Duma Państwowa ma w poniedziałek debatować nad sankcjami przeciwko w Polsce.

W opublikowanym na Telegramie oświadczeniu Wiaczesław Wołodin, przewodniczący izby niższej rosyjskiego parlamentu, przekazał, że Polska musi zostać ukarana za "zdradę pamięci historycznej" dotyczącą wyzwolenia naszego kraju przez Związek Radziecki podczas II wojny światowej.

Polityk napisał, że Polska istnieje jako państwo "tylko dzięki Rosji". Dodał, że Warszawa powinna zapłacić Rosji ponad 750 miliardów dolarów, co ma być rekompensatą za sowieckie inwestycje w naszym kraju po II wojnie światowej. Stwierdził ponadto, że Polska powinna oddać terytoria, które - jego zdaniem, dzięki Rosji - odzyskała po wojnie.

Wiaczesław Wołodin poinformował, że w ramach sankcji na Polskę może zostać nałożony zakaz poruszania się polskich ciężarówek po Rosji. Jego zdaniem, taki ruch spowodowałby utratę przez Polskę ok. 8,5 mld dolarów i wielu miejsc pracy.

"Niech przeładują towary na rosyjskie ciężarówki. Nasi obywatele zarobią na transporcie" - stwierdził.

Przewodniczący Dumy Państwowej to polityk, który kilka lat temu głosił, że bez Władimira Putina nie ma Rosji. Z kolei kilka miesięcy temu proponował, by konfiskować majątki Rosjan, którzy krytykują inwazję na Ukrainę oraz sugerował, że Rosja mogłaby chcieć odzyskać sprzedaną półtora wieku temu Stanom Zjednoczonym Alaskę.

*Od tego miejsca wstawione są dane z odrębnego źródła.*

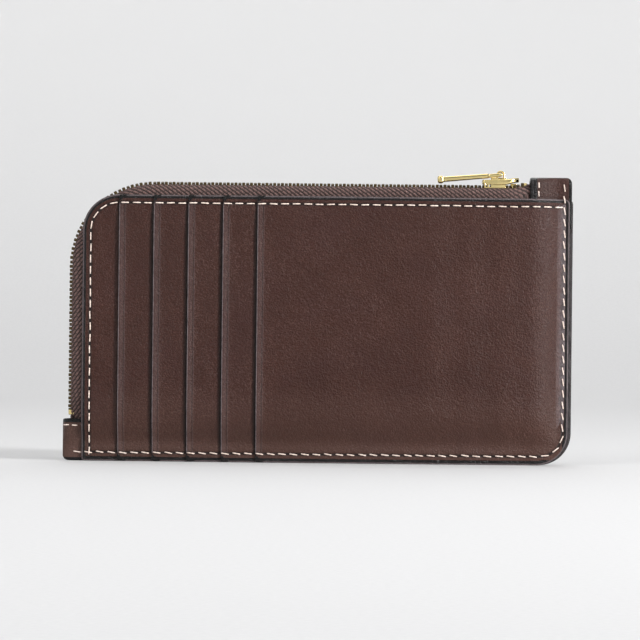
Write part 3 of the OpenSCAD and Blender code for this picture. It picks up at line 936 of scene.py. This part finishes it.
def tab(node, locate, length, reach, band):
    """A strip folded round the zip's end. Its own frame is (a, b, s): a runs in from the open
    end, b in from the fold, and locate turns (a, b) into (x, z). Its painted edge is band wide."""
    stations = np.concatenate([np.arange(0.15, 2.4, 0.15), np.arange(2.4, length - TAB_CORNER_R, 0.35),
                               np.arange(length - TAB_CORNER_R, length - TAB_END_R, 0.12)])
    half = np.concatenate([np.arange(reach, 3.0, -0.6), np.arange(3.0, TAB_TURN_IN, -0.2)])
    arc = np.radians(np.arange(0, 90.1, 10))

    def half_width(a, b):
        flare = TAB_FLARE * smooth(1 - (a - 0.6) / TAB_FLARE_L) * smooth((10.2 - b) / 3.2)
        press = 0.16 * bump_at(a - band * 0.55, 0.14) + 0.14 * bump_at(a - band - 0.2, 0.2)
        return TAB_HALF_W + flare - press + 0.05 * np.sin(a / 1.7 + b / 2.3)

    def skin(a, b):
        into_fold = np.clip((TAB_TURN_IN - b) / TAB_TURN_IN, 0, 0.97)
        return half_width(a, b) * np.sqrt(1 - into_fold**2)

    def loop(a, inward):
        w = half_width(a, half) - inward
        w_turn = half_width(a, TAB_TURN_IN) - inward
        b = np.concatenate([half, TAB_TURN_IN - (TAB_TURN_IN - 0.02 - inward) * np.sin(arc)])
        s = np.concatenate([w, w_turn * np.cos(arc)])
        b = np.concatenate([b, b[-2::-1]])
        s = np.concatenate([s, -s[-2::-1]])
        back = TAB_CORNER_R * quarter(1 - (length - a) / TAB_CORNER_R) + 0.5 * quarter(1 - a / 0.5)
        b = b + back * np.clip(1 - b / 4, 0, 1)
        x, z = locate(a, b)
        return np.stack([x + 0 * b, z + 0 * b, s], axis=1)

    # Up the inside of the open end, over its edge, along the outside and round the far end
    mouth = [(5.0, TAB_T), (2.0, TAB_T), (0.08, TAB_T), (0, TAB_T - 0.08), (0, 0.1), (0.05, 0.03)]
    rings = [(a, inward, 1.0) for a, inward in mouth]
    rings += [(a, 0, float(a < band or a > length - 0.8)) for a in stations]
    for turn in np.radians((30, 60, 90)):
        rings.append((length - TAB_END_R * (1 - math.sin(turn)), TAB_END_R * (1 - math.cos(turn)), 1.0))
    points = np.concatenate([loop(a, inward) for a, inward, painted in rings])
    count = len(points) // len(rings)
    paint = np.repeat([painted for a, inward, painted in rings], count)
    obj = make_flat(f"{node}_leather", points, tube_faces(len(rings), count), FRONT,
                    {"paint": paint, "painted_shade": 0 * paint, "painted_highlight": 0 * paint})
    stand_for(dress(outwards(obj), TAB_LEATHER_PAINTED_LIGHT), node)
    return skin


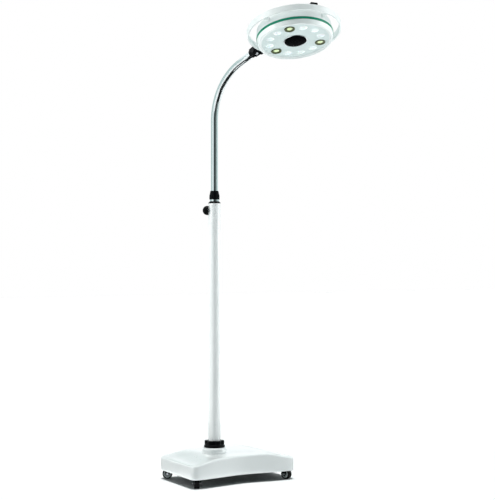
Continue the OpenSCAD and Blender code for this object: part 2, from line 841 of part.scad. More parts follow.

Żaden z przedstawicieli polskich władz jeszcze nie zareagował na wpis rosyjskiego polityka w mediach społecznościowych.

Napięte stosunki

Stosunki między Polską a Rosją były napięte od dawna, ale od momentu rozpoczęcia przez siły rosyjskie inwazji na Ukrainę uległy dodatkowemu pogorszeniu. Tym bardziej, że Polska jest jednym z kluczowych sojuszników Ukrainy.

W kwietniu Rosja zapowiedziała, że "ostro zareaguje" na przejęcie przez Warszawę nieruchomości zajmowanej przez rosyjską ambasadę. W przejętym budynku przy ul. Kieleckiej 45 - jak napisał tvp.info - znajdowała się rosyjska szkoła średnia, w której uczyły się dzieci dyplomatów oraz wojskowych.

Moskwa nazwała to "rażącym naruszeniem Konwencji wiedeńskiej o stosunkach dyplomatycznych".

W marcu polskie MSZ poinformowało o wydaleniu 45 rosyjskich dyplomatów podejrzanych o pracę dla rosyjskich służb wywiadowczych.